Canada’s permafrost is much shallower than Siberia’s because of its geology of metamorphic rock covered by a thin layer of soil. In parts of Siberia, permafrost can be thousands of meters deep. Yet, says Homer-Dixon, “My guess is if you got a substantial number of stations in Canada, Alaska, and Scandinavia, you could probably find areas that are close enough to what we know are characteristic of the Siberian permafrost that you could do estimates with satellite data.”
Holdren agrees that satellite-based and airborne tools are becoming more capable of contributing to the monitoring—and, importantly, of discriminating between methane and carbon dioxide emissions. Methane is more than 25 times as potent as carbon dioxide at trapping heat in the atmosphere.
Implications and solutions
Ultimately the only way to halt permafrost thaw is for the world to rapidly reduce its greenhouse gas emissions. Still, Cascade will be exploring potential interventions to slow thawing. “We’re not in the business of sitting back and saying the world is circling the drain,” says Homer-Dixon. “Even if they are long shots or crazy ideas, at least we ask the question if anything can be done.”

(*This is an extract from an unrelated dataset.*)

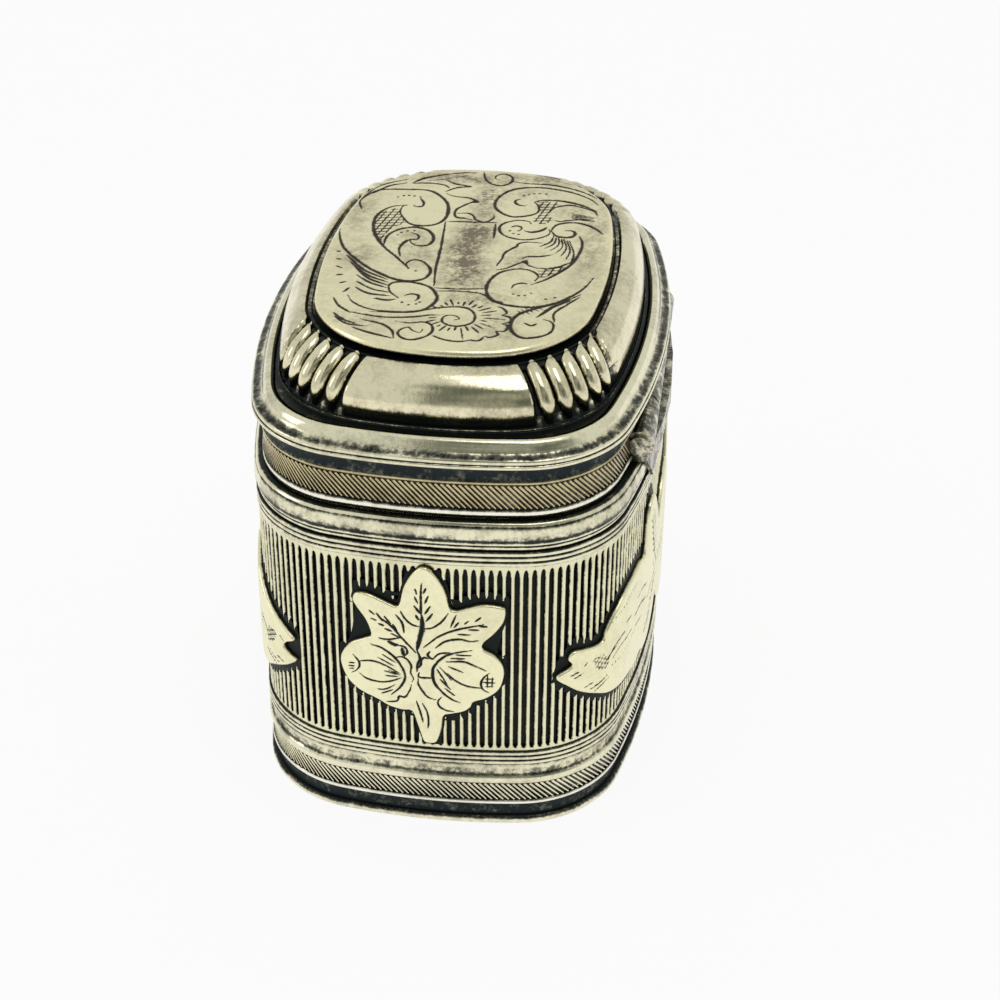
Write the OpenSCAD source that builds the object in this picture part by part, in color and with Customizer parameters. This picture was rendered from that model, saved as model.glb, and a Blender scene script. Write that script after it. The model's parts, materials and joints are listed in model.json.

Peat moss, which thrives in the boggy land that results when permafrost thaws, harbors a rich methane-consuming microbial population, Stein says. Thus, preventing destruction of peat moss and stimulating its growth with the proper nutrients could help keep methane emissions in check.
Another possible mitigation measure, one that has been shown to slow permafrost thaw in Scandinavia, is controlling herds of caribou, says Homer-Dixon. Caribou are voracious eaters of lichen, which reflects more sunlight than does barren ground.
Since permafrost loss is inevitable in the long term, adaptation by Arctic residents to their damaged landscape will be important. “How do you preserve the culture of the people of the north when the tundra is thawing and slumping?” asks Stein.
Reducing uncertainties about permafrost thaw is essential for policymakers to shape global targets for emissions reductions and adaptation measures, says Holdren. But today, policymakers tend to ignore the permafrost issue, says Homer-Dixon, “because it’s so scary. They think that if [thawing] happens, it’s game over.” Scientists who work in the relevant Canadian ministries have told him that the IPCC “knows what’s going on” with permafrost. “That’s BS,” he says. “We don’t know. The real reason they say that they’ve got it covered is they don’t want to think about it.”